There are a couple of near misses — and one other complete whiff. The romantic dobro-driven “Greece,” for instance, would have been a touching success but for some needless spoken-word references to Greek-related esoterica.

Listen to George Harrison Perform 'Unknown Delight'

Harrison takes his title-track tribute to a newly purchased island home in the Coral Sea off the coast of Australia too far when he adds a few lines of pigeon English — ruining a song that undulates along with this delightful sense of free-wheeling promise on the strength of producer Ray Cooper’s marimbas.
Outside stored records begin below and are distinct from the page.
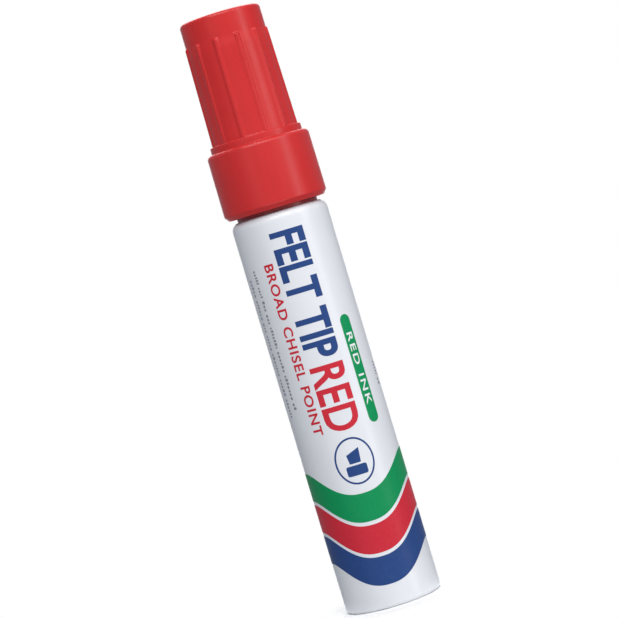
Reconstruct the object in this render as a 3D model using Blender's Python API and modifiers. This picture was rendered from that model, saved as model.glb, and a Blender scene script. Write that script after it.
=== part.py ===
"""Jumbo felt tip marker: an aluminium can with a ribbed pull-off cap and a wide chisel nib.

Metres, +Z up. The marker stands on its base, with its axis on Z and the cap on top.
"""

from math import cos, pi, radians, sin

import bmesh
import bpy

MM = 0.001

# Heights above the base, in millimetres
TOTAL_LENGTH = 150.9
BARREL_TOP = 100.4
CAP_BOTTOM = 101.3
SKIRT_TOP = 118.15
STEP_RING_TOP = 119.85
RIBS_TOP = 144.7
RIB_ZONE_RAMP = 1.6
NECK_TOP = 109.0
NOSE_TAPER_START = 118.6
NOSE_TOP = 123.5
NIB_HEEL = 132.6
NIB_TIP = 139.2
INNER_CAP_MOUTH = 109.3
SNAP_BEAD_Z = CAP_BOTTOM + 4.0

# Radii, in millimetres
BARREL_R = 12.2
BARREL_WALL = 0.45
SHOULDER_INSET = 1.8
SHOULDER_HEIGHT = 2.2
BASE_ROUND = 1.0
BASE_THICKNESS = 0.8
BASE_DISH_R = 8.0
BASE_DISH_DEPTH = 0.5
NECK_R = 10.25
NECK_ROUND = 0.5
SNAP_BEAD_RISE = 0.4
SNAP_BEAD_HALF = 0.8
SNAP_BEAD_FLAT = 0.2
HOLDER_CUP_R = 7.7
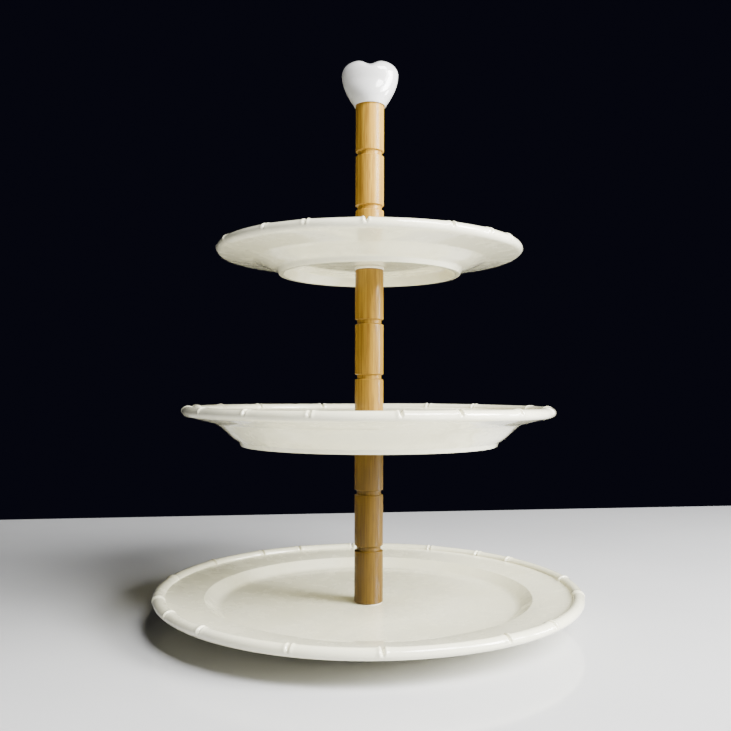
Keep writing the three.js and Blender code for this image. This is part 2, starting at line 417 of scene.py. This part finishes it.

And even Billy Preston, who was always quick with a smile, is unable to save the utterly maudlin, strangely misplaced “Baby Don’t Run Away.”

Still, within the consistently overlooked Gone Troppo lay the seeds of Harrison’s looming third-act resurgence — beginning with a cover of the Stereos’ obscure 1961 song “I Really Love You.” He would return to the same dusty stack of old albums for 1987’s Jeff Lynne-produced “Got My Mind Set On You,” catapulting to the top of the charts with a song originally issued by the equally unsung James Ray in 1962.

Harrison also issued a tough 1984 update of Bob Dylan’s largely forgotten “I Don’t Want To Do It” prior to joining forces with the producer/superfan Lynne, but by then he was in the midst of a five-year period between albums. Harrison guessed that it was an outgrowth of his general distaste for stardom, coupled with changing trends.

"Then’s then, and now’s now," Harrison told Film Comment. "In the late '70s, I just sort of phased myself out of the limelight. And then all the new generations come up. You get older and change your appearance, and they forget what you look like."

Gone Troppo would end with a flourish, as Harrison unfurled the Beatles-esque “Dream Away” before settling into a melancholy dream-state not unlike “Blue Jay Way” — but nowhere near as boring — on the White Album-era leftover “Circles.” The stage was set, even if no one knew it just yet, for George Harrison’s return.